In the House, U.S. Rep. Susan Brooks, R-Carmel, was the most bipartisan Hoosier representative, ranking 41st out of the 435 House members, according to the Lugar Center.

She was followed by: U.S. Rep. Jackie Walorski, R-Elkhart (89); former U.S. Rep. Luke Messer, R-Greensburg (150); U.S. Rep. Larry Bucshon, R-Evansville (180); U.S. Rep. Trey Hollingsworth, R-Jeffersonville (284); U.S. Rep. Jim Banks, R-Columbia City (343); former U.S. Rep. Todd Rokita, R-Brownsburg (352); and U.S. Rep. Andre Carson, D-Indianapolis (364).

U.S. Rep. Pete Visclosky, D-Gary, was among three congressmen not ranked by the Lugar Center because they did not file enough legislation to qualify for the analysis.

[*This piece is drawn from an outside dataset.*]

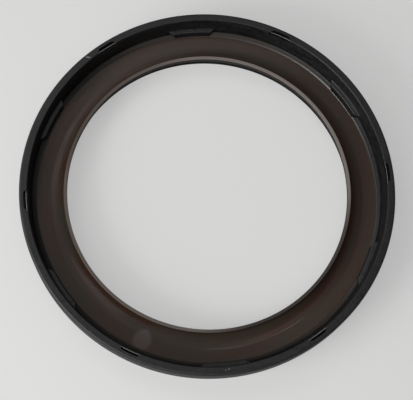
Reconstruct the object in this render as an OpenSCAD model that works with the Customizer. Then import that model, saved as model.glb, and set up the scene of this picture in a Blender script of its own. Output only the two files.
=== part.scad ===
// Rotary shaft oil seal, with its open side up and its rear face on Z = 0.
// The seal's axis is Z. A stamped steel case is moulded into a black rubber
// casing, and a brown lip disc is bonded into the casing's open side.

/* [Fitting sizes] */
// Diameter of the housing bore that the casing is pressed into
housing_d = 105; // [102:0.5:120]
// Diameter of the shaft that the lip runs on
shaft_d = 80; // [70:0.5:84]
// Width of the seal along its axis
seal_w = 10; // [9:0.5:14]

/* [Rubber casing] */
// Height of the chamfer on the outer edge of the front rim
rim_chamfer_h = 0.8; // [0.3:0.1:1.5]
// Depth of the same chamfer, across the rim
rim_chamfer_t = 0.45; // [0.2:0.05:0.8]
// Length of the lead-in taper at the rear
taper_h = 3; // [1:0.5:4]
// How much the radius shrinks along the taper
taper_t = 0.8; // [0.3:0.1:1]
// Thickness of the rubber outside the steel wall
cover_t = 1.55; // [1.2:0.05:2]
// Thickness of the rubber film inside the steel wall, at the rim
film_t = 0.15; // [0.1:0.05:0.5]
// Thickness of the rubber over the edge of the steel wall
edge_cover_t = 0.5; // [0.15:0.05:0.6]
// How much the inner wall leans inward from the rim to the groove floor
wall_draft = 0.8; // [0.1:0.1:1]
// Width of the groove floor between the inner wall and the lip disc
floor_w = 1.1; // [0.8:0.1:2]
// How much the groove floor rises towards the inner wall
floor_rise = 0.6; // [0.2:0.1:1]
// Radius of the fillet between the groove floor and the inner wall
floor_fillet_r = 0.25; // [0.1:0.05:0.4]
// Height of the sloped step that stands over the edge of the lip disc
step_h = 0.25; // [0.1:0.05:0.5]
// Width of the same step
step_w = 0.3; // [0.1:0.05:0.5]
// Thickness of the rubber on the rear face
rear_cover_t = 0.7; // [0.5:0.1:1.2]
// Thickness of the rubber seat under the lip disc
seat_t = 0.6; // [0.5:0.1:1.5]
// Thickness of the rubber over the inner edge of the steel flange
end_cover_t = 1; // [0.5:0.1:1.5]

/* [Dust lip] */
// Gap between the dust lip and the shaft
dust_gap = 0.7; // [0.2:0.1:1.5]
// Thickness of the dust lip at its edge
dust_edge_t = 0.3; // [0.2:0.05:0.5]
// Height of the dust lip's edge above the rear face
dust_lift = 0.1; // [0:0.05:0.3]
// Depth of the relief groove behind the dust lip
relief_d = 0.7; // [0.3:0.1:1]
// Width of the relief groove's outer slope
relief_w = 0.8; // [0.4:0.1:1.2]

/* [Tabs inside the wall] */
// Number of tabs, and of rim pockets between them
tab_count = 6; // [3:1:8]
// Angle of the first tab
tab_angle = 35.5; // [0:0.5:60]
// Depth of the tabs' front faces below the rim
tab_drop = 4.5; // [3:0.1:5]
// Width of a tab at the wall
tab_base_w = 15; // [8:0.5:18]
// Width of a tab at its free edge
tab_tip_w = 11.5; // [5:0.5:13]
// How far the tabs' free edges stay back from the lip disc
tab_setback = 0.2; // [0:0.05:0.5]
// How far the tabs' feet reach over the lip disc
tab_reach = 0.1; // [0:0.1:1]
// Chamfer along the free edge of a tab
tab_chamfer = 0.2; // [0.1:0.05:0.4]

/* [Pockets in the rim] */
// Depth of a pocket below the rim
pocket_d = 1.3; // [0.6:0.1:2]
// Width of a pocket at the inner wall
pocket_base_w = 6.4; // [5:0.2:12]
// Width of a pocket at its outer side
pocket_tip_w = 4.4; // [3:0.2:9]
// Gap between the steel wall and the outer side of a pocket
pocket_gap = 0.3; // [0.2:0.05:0.6]

/* [Steel case] */
// Thickness of the steel sheet
case_t = 0.6; // [0.5:0.1:1]
// Outer radius of the bend between the wall and the flange
case_bend_r = 1.2; // [1.1:0.1:2]
// Bevel on the outer edge of the steel wall
case_bevel = 0.35; // [0.1:0.05:0.4]

/* [Sealing lip] */
// Thickness of the lip disc
lip_t = 0.9; // [0.6:0.1:1.2]
// How far the lip's bore is smaller than the shaft, on the radius
lip_grip = 0.5; // [0.2:0.1:1]
// Width of the curve that turns the lip towards the open side, across the seal
lip_curve_w = 4.4; // [2:0.1:5]
// Height of the same curve, along the axis
lip_curve_h = 2.4; // [1.5:0.1:3]
// Length of the straight land at the lip's edge, with its chamfer
lip_land = 1.2; // [0.8:0.1:2.5]
// Least width of the flat part of the lip disc
lip_flat_w = 0.4; // [0.2:0.1:2]
// Width that the lip disc needs free of its seat to bend
lip_free_w = 3.4; // [2:0.1:4.5]
// Chamfer on the inner corner of the lip's cut edge
lip_chamfer = 0.3; // [0.1:0.05:0.4]

/* [Hidden] */
$fn = 144;
arc_steps = 10;
slack = 1;

// Radii, from the housing inward and from the shaft outward
casing_r = housing_d / 2;
case_r = casing_r - cover_t;
case_bore_r = case_r - case_t;
rim_bore_r = case_bore_r - film_t;
wall_foot_r = rim_bore_r - wall_draft;
disc_r = wall_foot_r - floor_w;
lip_bore_r = shaft_d / 2 - lip_grip;
lip_skirt_r = lip_bore_r + lip_t;
curve_w = min(lip_curve_w, disc_r - lip_flat_w - lip_skirt_r);
curve_axis_r = lip_skirt_r + curve_w;
seat_bore_r = lip_skirt_r + lip_free_w;
flange_bore_r = seat_bore_r + end_cover_t;
dust_r = shaft_d / 2 + dust_gap;

// Heights, from the rear face up
flange_z = rear_cover_t + case_t;
seat_z = flange_z + seat_t;
disc_z = seat_z + lip_t;
floor_z = disc_z + step_h;
curve_axis_z = disc_z + lip_curve_h;
lip_z = curve_axis_z + lip_land;
tab_z = seal_w - tab_drop;
case_z = seal_w - edge_cover_t;

// Radius of the casing's inner wall at a height
function wall_r(z) = wall_foot_r + wall_draft * (z - floor_z) / (seal_w - floor_z);

// Points along an arc about a centre, from one angle to another
function arc(centre, r, from, to) =
    [for (i = [0 : arc_steps]) let (a = from + (to - from) * i / arc_steps) centre + r * [cos(a), sin(a)]];

// Outline of the casing's section, with the groove open at the front and the dust lip at the rear
module casing_outline() {
    lean = atan2(wall_draft, seal_w - floor_z);
    step_top = [disc_r + step_w, floor_z];
    foot = [wall_r(floor_z + floor_rise), floor_z + floor_rise];
    slope = atan2(floor_rise, foot[0] - step_top[0]);
    tangent = floor_fillet_r / tan((90 + lean + slope) / 2);
    fillet_axis = foot + tangent * [sin(lean), cos(lean)] + floor_fillet_r * [-cos(lean), sin(lean)];
    polygon(concat(
        [
            [casing_r - taper_t, 0],
            [casing_r, taper_h],
            [casing_r, seal_w - rim_chamfer_h],
            [casing_r - rim_chamfer_t, seal_w],
            [rim_bore_r, seal_w]
        ],
        arc(fillet_axis, floor_fillet_r, -lean, slope - 90),
        [
            step_top,
            [disc_r, disc_z],
            [disc_r, seat_z],
            [seat_bore_r, seat_z],
            [seat_bore_r, flange_z],
            [dust_r, dust_lift + dust_edge_t],
            [dust_r, dust_lift],
            [seat_bore_r, relief_d],
            [seat_bore_r + relief_w, 0]
        ]
    ));
}

// Section of the steel case, a wall and a flange joined by a bend
module case_section() {
    bend_r = case_r - case_bend_r;
    bend_z = rear_cover_t + case_bend_r;
    translate([flange_bore_r, rear_cover_t]) square([bend_r - flange_bore_r, case_t]);
    polygon([
        [case_bore_r, bend_z],
        [case_r, bend_z],
        [case_r, case_z - case_bevel],
        [case_r - case_bevel, case_z],
        [case_bore_r, case_z]
    ]);
    intersection() {
        difference() {
            translate([bend_r, bend_z]) circle(r = case_bend_r);
            translate([bend_r, bend_z]) circle(r = case_bend_r - case_t);
        }
        translate([bend_r, rear_cover_t]) square([case_bend_r, case_bend_r]);
    }
}

// Points of the lip's curve at a distance behind its front surface, a quarter ellipse from the flat disc to the land
function lip_curve(depth) =
    [for (i = [0 : arc_steps]) let (
        a = 90 * i / arc_steps,
        slope = [curve_w * cos(a), lip_curve_h * sin(a)],
        behind = [-slope[1], -slope[0]] / norm(slope)
    ) [curve_axis_r - curve_w * sin(a), curve_axis_z - lip_curve_h * cos(a)] + depth * behind];

// Section of the lip, from the bonded disc round the curve to the straight land
module lip_section() {
    front = lip_curve(0);
    back = lip_curve(lip_t);
    polygon(concat(
        [[disc_r, seat_z], [disc_r, disc_z]],
        front,
        [
            [lip_skirt_r, lip_z],
            [lip_bore_r + lip_chamfer, lip_z],
            [lip_bore_r, lip_z - lip_chamfer]
        ],
        [for (i = [arc_steps : -1 : 0]) back[i]]
    ));
}

// Wedge that is base_w wide at the radius base_r and tip_w wide at tip_r, along +X
module wedge(base_r, base_w, tip_r, tip_w) {
    side = (base_w - tip_w) / 2 / (base_r - tip_r);
    near = min(base_r, tip_r) - slack;
    far = max(base_r, tip_r) + slack;
    near_w = tip_w / 2 + side * (near - tip_r);
    far_w = tip_w / 2 + side * (far - tip_r);
    linear_extrude(height = seal_w + slack)
        polygon([[near, -near_w], [far, -far_w], [far, far_w], [near, near_w]]);
}

// One trapezoid tab that stands against the inner wall, with its foot on the edge of the lip disc
module tab() {
    tip_r = disc_r + tab_setback;
    intersection() {
        rotate_extrude() polygon([
            [disc_r - tab_reach, disc_z],
            [rim_bore_r, disc_z],
            [wall_r(tab_z) + film_t / 2, tab_z],
            [tip_r + tab_chamfer, tab_z],
            [tip_r, tab_z - tab_chamfer]
        ]);
        wedge(wall_r(tab_z), tab_base_w, tip_r, tab_tip_w);
    }
}

// One pocket in the rim, open to the inner wall, that bares the edge of the steel
module pocket() {
    intersection() {
        translate([0, 0, seal_w - pocket_d]) difference() {
            cylinder(h = pocket_d + slack, r = case_r + pocket_gap);
            translate([0, 0, -slack]) cylinder(h = pocket_d + 3 * slack, r = wall_foot_r - slack);
        }
        wedge(rim_bore_r, pocket_base_w, case_r + pocket_gap, pocket_tip_w);
    }
}

module steel_case() {
    color("#a8abad") rotate_extrude() case_section();
}

module rubber_casing() {
    color("#1c1d1f") difference() {
        union() {
            rotate_extrude() casing_outline();
            for (i = [0 : tab_count - 1]) rotate(tab_angle + i * 360 / tab_count) tab();
        }
        rotate_extrude() case_section();
        for (i = [0 : tab_count - 1]) rotate(tab_angle + (i + 0.5) * 360 / tab_count) pocket();
    }
}

module sealing_lip() {
    color("#4b3c35") rotate_extrude() lip_section();
}

steel_case();
rubber_casing();
sealing_lip();
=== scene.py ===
import math

import bmesh
import bpy
from mathutils import Euler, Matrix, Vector


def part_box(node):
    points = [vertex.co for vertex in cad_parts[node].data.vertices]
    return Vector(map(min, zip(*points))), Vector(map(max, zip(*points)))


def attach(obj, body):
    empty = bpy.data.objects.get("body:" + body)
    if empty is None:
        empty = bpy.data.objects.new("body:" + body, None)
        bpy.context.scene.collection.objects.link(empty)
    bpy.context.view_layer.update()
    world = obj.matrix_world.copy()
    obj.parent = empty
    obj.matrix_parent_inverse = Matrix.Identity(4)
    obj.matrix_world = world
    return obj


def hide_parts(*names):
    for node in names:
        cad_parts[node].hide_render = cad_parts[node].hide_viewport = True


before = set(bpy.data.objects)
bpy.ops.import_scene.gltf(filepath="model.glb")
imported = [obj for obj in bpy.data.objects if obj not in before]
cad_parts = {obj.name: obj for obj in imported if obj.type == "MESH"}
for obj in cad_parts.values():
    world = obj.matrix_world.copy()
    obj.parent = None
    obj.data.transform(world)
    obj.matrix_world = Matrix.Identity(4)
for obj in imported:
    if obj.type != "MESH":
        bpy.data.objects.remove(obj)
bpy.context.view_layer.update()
mm = 0.001
turn = math.tau

# what the CAD frame says about the seal, in mm from its axis and from its rear face
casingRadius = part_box("rubber_casing")[1].x / mm
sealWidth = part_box("rubber_casing")[1].z / mm
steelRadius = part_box("steel_case")[1].x / mm
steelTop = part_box("steel_case")[1].z / mm
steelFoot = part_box("steel_case")[0].z / mm
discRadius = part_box("sealing_lip")[1].x / mm
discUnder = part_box("sealing_lip")[0].z / mm
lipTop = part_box("sealing_lip")[1].z / mm
discThickness = 0.9  # the one size here that no box gives
discTop = discUnder + discThickness
print("frame loaded: radius", round(casingRadius, 2), "width", round(sealWidth, 2))


# Mesh helpers

mergeDistance = 1e-7
smallRounding = 0.4  # a corner with less rounding than this, in mm, takes the first number of segments
cornerSegments = (4, 8)
edgeSegments = 3
keystoneSpare = 1.5  # mm of ring past each end of a keystone, before the ends are cut
smoothAngle = 32


def newPiece(name, bm):
    bmesh.ops.remove_doubles(bm, verts=bm.verts, dist=mergeDistance)
    mesh = bpy.data.meshes.new(name)
    bm.to_mesh(mesh)
    bm.free()
    piece = bpy.data.objects.new(name, mesh)
    bpy.context.scene.collection.objects.link(piece)
    return piece


def roundedSection(section):
    # an outline of (radius, height, rounding) corners in mm becomes one face with round corners
    bm = bmesh.new()
    corners = [bm.verts.new((radius * mm, 0, height * mm)) for radius, height, rounding in section]
    bm.faces.new(corners)
    few, many = cornerSegments
    for corner, (radius, height, rounding) in zip(corners, section):
        if rounding:
            bmesh.ops.bevel(bm, geom=[corner], offset=rounding * mm, affect="VERTICES",
                            segments=few if rounding < smallRounding else many, profile=0.5, material=-1)
    return bm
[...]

The Lugar Center found the least bipartisan representative was Illinois U.S. Rep. Luis Gutierrez, D-Chicago, while the least bipartisan senator was U.S. Sen. Bernie Sanders, I-Vt.

Taking top honors for bipartisanship were U.S. Rep. Ileana Ros-Lehtinen, R-Fla., and U.S. Sen. Susan Collins, R-Maine.